Sometime ago, before I finally met someone to share my life with, it once amazed me that I could barely remember the last time I had a Valentine date. There were snatches of memory -- giving roses, for example, to somebody you're playing the romance tango with, or having a Valentine dinner with your old high school barkada in Santa Monica -- but almost always these recollections are trapped in the haze of college life, all things past and five years old. There were days when people came up to me to ask, "So who's the special someone in your life right now?" the way my mother asked "When are you getting married?" and I'd get taken aback, reflected a bit on my age -- past 25 years yet not in my 30s just yet (I was clinging to my late 20's like a leech) -- only to say, in a kind of bemused excuse, that I was much too young to even think of settling down, and that I had no time for such things; that I was too much consumed with work to bother with trivial pursuits. Love, for one thing (or so I thought then). I'd always thought that another person was so much of an investment of time, of feelings. For a long time, I had no heart for such considerations. My heart had been broken too many times to survive another assault. (Only to find out in the end that the heart was capable of a thousand regenerations-and given the right person popping into your life to make you glow).

I wax romantic now, and the hair at the back of my neck stand.

That is why I tell a friend, once, that this must be the case when one is a child of the 90s. We lived far too fast in our late teens and early twenties, that when it comes to love and other intimate things, we've become much too philosophical, old in our perspectives even.
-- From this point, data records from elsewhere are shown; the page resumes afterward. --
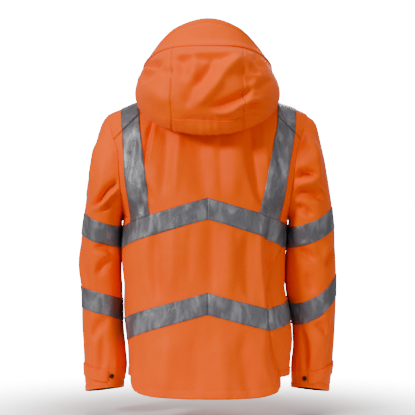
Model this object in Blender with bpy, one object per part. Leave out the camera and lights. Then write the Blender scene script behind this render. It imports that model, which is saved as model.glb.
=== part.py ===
"""Hooded hi-vis work jacket, filled out as worn and hanging from the wearer's shoulders.

Metres, +Z up. The wearer faces +Y, so the back faces -Y and the wearer's right is +X.
The origin is the middle of the neck opening, level with the top of the shoulders.

The torso is one closed form. Its section at each height is a rounded oval, and the ovals
shrink to a ridge along each shoulder. The panels are patches of that form, cut along the
side seams, the shoulder seams, the armholes and the neckline. Each sleeve is a tube that
starts from its armhole, and the collar and the hood start from the neckline. Every piece
is a wall of cloth, and a piece that lies on a panel is made from the panel's own points,
moved out.
"""

import math

import bpy
import numpy as np

# ---- cloth and fastenings -------------------------------------------------------------
CLOTH = 0.0018              # outer shell with its backing
COLLAR_CLOTH = 0.0030       # two layers
TAPE_CLOTH = 0.0008         # reflective tape, facings and the patch
TAPE_LIFT = 0.0004          # clear of the cloth it is sewn to
SEAM_HALF_GAP = 0.0002      # each side of a seam
ZIP_EDGE = 0.0042           # the fronts stop this far from the centre front
ZIP_CHAIN_HALF = 0.0031
ZIP_CHAIN_DEPTHS = (-0.0026, 0.0006)    # behind and in front of the fronts' surface
ZIP_TAPE_DEPTHS = (-0.0037, -0.0029)
ZIP_TAPE_WIDTH = 0.0085
BOX_HEIGHT = 0.010          # the zip's bottom box
BOX_HALF_WIDTH = 0.0038
SLIDER_Z = -0.002           # the pull's axis
SLIDER_PLATE = (0.0050, 0.0065, 0.0022, 0.0040)     # half width, half height, depth from and to
LUG = (0.0012, 0.0030, 0.0036, 0.0084)
PIN_DEPTH = 0.0068
PIN_RADIUS = 0.0007
PIN_HALF_LENGTH = 0.0034
PULL_HALF_WIDTH = 0.0042
PULL_HALF_DEPTH = 0.0015
PULL_TOP = 0.0016           # above and below the axis
PULL_BOTTOM = 0.0310
PULL_NOTCH = (0.0016, 0.0046)   # half width, and how far it reaches below the axis
PULL_HOLE_RADIUS = 0.0010
PULL_EYE = (0.0020, 0.0040, 0.0240)     # half width, half height and place of the finger hole
STUD_RADIUS = 0.0055
STUD_HEIGHT = 0.0030
STUD_LIFT = 0.0006

# ---- heights and widths ---------------------------------------------------------------
NECK_HALF_WIDTH = 0.078
NECK_BACK = 0.078           # the neck opening, seen from above, reaches this far back
NECK_FRONT = 0.091
NECK_CORNER = 115.0         # degrees round from the front to where the shoulder seam starts
UNDERARM_Z = -0.315
SHOULDER_TIP_Z = -0.068
ARMHOLE_MARGIN = 0.010      # a front's next column keeps this far inside the armhole
ARMHOLE_STEPS = 18          # equal steps round the armhole, from the shoulder tip
SHOULDER_SEAM_STEP = 3      # the shoulder seam meets the armhole this many steps behind the tip
FRONT_HEM_Z = -0.697
ARMHOLE_MIDDLE_Z = 0.5 * (SHOULDER_TIP_Z + UNDERARM_Z)
ARMHOLE_HALF_HEIGHT = 0.5 * (SHOULDER_TIP_Z - UNDERARM_Z)
YOKE_DROP = 0.048           # from the shoulder ridge to the last full row of a front
COLLAR_HEIGHT = 0.080
COLLAR_FOOT = 0.0008
COLLAR_LEAN = 0.007

# Torso sections from the neck down: height, half width at the wearer's left and right,
# depth of the back and of the front, and how square the oval is (2 is an ellipse).
TORSO_COLUMNS = ("z", "left", "right", "back", "front", "power")
TORSO = (
    (0.006, 0.064, 0.064, 0.064, 0.058, 2.00),
    (0.000, 0.078, 0.078, 0.070, 0.062, 2.00),
    (-0.0365, 0.176, 0.175, 0.088, 0.078, 2.00),
    (-0.0515, 0.211, 0.2145, 0.095, 0.084, 2.00),
    (-0.068, 0.246, 0.246, 0.101, 0.091, 2.00),
    (-0.120, 0.272, 0.272, 0.121, 0.110, 2.00),
    (-0.190, 0.270, 0.268, 0.137, 0.126, 2.00),
    (-0.250, 0.246, 0.240, 0.143, 0.134, 2.10),
    (-0.315, 0.205, 0.197, 0.145, 0.137, 2.25),
    (-0.370, 0.2095, 0.191, 0.144, 0.137, 2.35),
    (-0.430, 0.208, 0.187, 0.143, 0.136, 2.40),
    (-0.480, 0.203, 0.187, 0.143, 0.136, 2.40),
    (-0.530, 0.2045, 0.197, 0.145, 0.137, 2.40),
    (-0.610, 0.1975, 0.206, 0.149, 0.139, 2.40),
    (-0.670, 0.1935, 0.200, 0.153, 0.141, 2.40),
    (-0.750, 0.197, 0.199, 0.157, 0.143, 2.40),
)

# How far out each armhole cuts the torso form.
ARMHOLE_COLUMNS = ("z", "left", "right")
ARMHOLE = (
    (-0.068, 0.2450, 0.2450),
    (-0.128, 0.2255, 0.2235),
    (-0.160, 0.2150, 0.2145),
    (-0.210, 0.2115, 0.2075),
    (-0.250, 0.2085, 0.2025),
    (-0.290, 0.2062, 0.1982),
    (-0.315, 0.2050, 0.1970),
)

# Side seams, in degrees round from the centre back. The right one swings to the back.
SIDE_SEAM_COLUMNS = ("z", "left", "right")
SIDE_SEAM = (
    (-0.315, 90.0, 90.0),
    (-0.370, 88.0, 75.0),
    (-0.430, 85.0, 56.0),
    (-0.500, 84.0, 44.0),
    (-0.567, 82.0, 41.5),
    (-0.610, 79.0, 43.0),
    (-0.676, 74.0, 55.0),
    (-0.720, 71.0, 63.0),
    (-0.750, 70.0, 66.0),
)

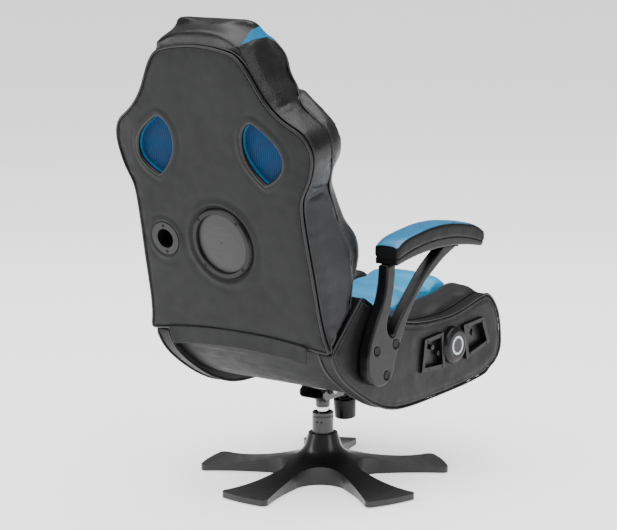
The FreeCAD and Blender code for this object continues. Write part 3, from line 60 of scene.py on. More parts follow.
# The back leans: its parts are worked on upright, with y = 0 at the rear face and z up that face.
LEAN = math.radians(11.87)
BACK = Matrix.Translation((0, 0.307, 0.380)) @ Matrix.Rotation(-LEAN, 4, "X")
UPRIGHT = BACK.inverted()

# The camera, fitted to the photograph: its place and its axes. In pixels: its focal length, and the
# middle and the width of the photograph.
EYE = Vector((-3.1833, 4.1472, 1.4816))
FORWARD = Vector((0.6031, -0.7763, -0.1837)).normalized()
LEVEL = Vector((-0.7897, -0.6135, 0.0)).normalized()
ROLL = Matrix.Rotation(math.radians(0.502), 3, FORWARD)
RIGHT, UP = ROLL @ LEVEL, ROLL @ LEVEL.cross(FORWARD)
FOCAL = 2300
MIDDLE = (308.5, 265)
PHOTO_WIDTH = 617

# Places on the back, upright, in metres: the middles of the speaker and the port, the neck, the
# height where the head begins, the front of its side walls and the low edge of its blue strip.
WOOFER = Vector((0, 0, 0.231))
PORT = Vector((0.165, 0, 0.227))
NECK = 0.566
HEAD_LOW = 0.60
HEAD_FRONT = -0.135
STRIP_LOW = 0.672
# Half widths of the head's covers: two on its front, and the glossy band's own behind them.
HEAD_SEAMS = (0.131, 0.151)
BAND_HALF = 0.1425
SEAM_SLOPE = 0.12
# The height above the floor where the smooth cover of the back's walls meets the pebbled one.
COVER_SEAM = 0.745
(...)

Our conversations drip with the casual detachment of one who has seen so much of things, have imbibed in them with passion, that by the end of the long youthful experiment, there is only a wistfulness to consider: "I used to do that...," we say, in an amused way, or "I used to do this..." Not jaded, no -- only careful, and perhaps expectant of higher things than the easy temptations of romance. We've gone beyond Harlequin paperbacks and Meg Ryan movies and Hershey's Kisses and picnics and beaches and phone calls and dinner dates. As Samantha Jones aptly puts it in our bible Sex and the City, "We want more."

So what do I know of love? I know for sure that it isn't chocolate, or red rose on a stem. I've been through the passion part in my younger days: that phase full of quickening days that surround you with excruciating wanting for someone else -- those eyes, those lips, that drowning smell. I've been familiar with the exquisite tortures of longing, bordering on the obsessive. It is a willful torture that begins at the nape and spreads to the points of your breasts, and ends as a burning in your crotch -- all of headiness that transports you to another world. My friend, the UST writer Gerald Feljandro Ramos writes about the madness for the other year's Sands and Coral: "We say I love you and the universe shifts organization around those three words we use to name possession: planets stop revolving around suns, moons reign supreme, sky becomes wider, and the space between is always filled with light, you and I become no more the persons we have been. We begin to have contempt for separation and learn to love disclosing ourselves to each other, to feel no shame or alarm in disrobing when imperfections, the whole lot of sagging, rotund, aging bodies, the disproportionate hands, stump-like legs, little obliquities of habit and habitus that reveal themselves in the most mundane occasions replace each tesseract of the ideal other we have formed in our mind."

Oh, I remember passion too well. I know it now. But, in those old, lonely days, I missed it.

I think of the above, and I cannot help but wonder: Is that love? "No, it is infatuation," my best friend Kristyn once so easily dismissed -- but that was during a time when she had been hell-bent on pursuing the single life. Last year, she got married to an Australian -- a chap named Justin -- and I remember that there were signs I was getting jealous. Perhaps because I am slowly finding out that my contemporaries' detached stance, cultivated after our years of collegiate bohemia, was also a phase just like the first one: afterwards, when we've all tasted the banal repercussions of living fast, there is indeed an urge to settle down, to get away from the rigors of hopping from one prospect to the next, from playing the bedroom roulette. And not only she: Beth as well, to an Englishman; and my Finnish mermaid, Kaija, had gotten herself hitched to a writer. I remember Kaija's promise and mine: we were on top of the Tokyo municipal building overlooking the whole city, and we remembered that An Affair to Remember cliche:

"How about it, ten years from now, we'll both meet at the top of the Empire State Building?" I said.

"On Valentine's Day?" she asked, smiling.

"No, today, on our last day together." It was June 26, 1997 and I was about to go home to the Philippines after a year in Japan.

We agreed.

Sometimes I wonder if I still should go to New York on our June 26th appointment. The deadline approaches like a kiss searching for lips. I suppose Beth and Kristyn and Danny and Kaija and Anis -- all of them bound by wedded bliss -- are only fulfilling the requisition of the greatest archetype: Plato's search for the half of our incomplete self, the way Renee Zellwegger and Tom Cruise declared, "You complete me," in Jerry Maguire. My friend, the Atenean poet Vincenz Serrano puts it more succinctly in his poem "Getting the Message": "A kiss is complete/ only in another's mouth and tongue, like how/ a writer needs a listener for the words/ to be whole..."

Ah, a kiss.

So here's to all for Valentines. It's a little sad for some -- but boy, do we somehow love its sadness. In the end, the only realization is this: even if only remembered, and even if buried in nonchalance, we're all suckers for that one passionate glance. That kiss. That touch.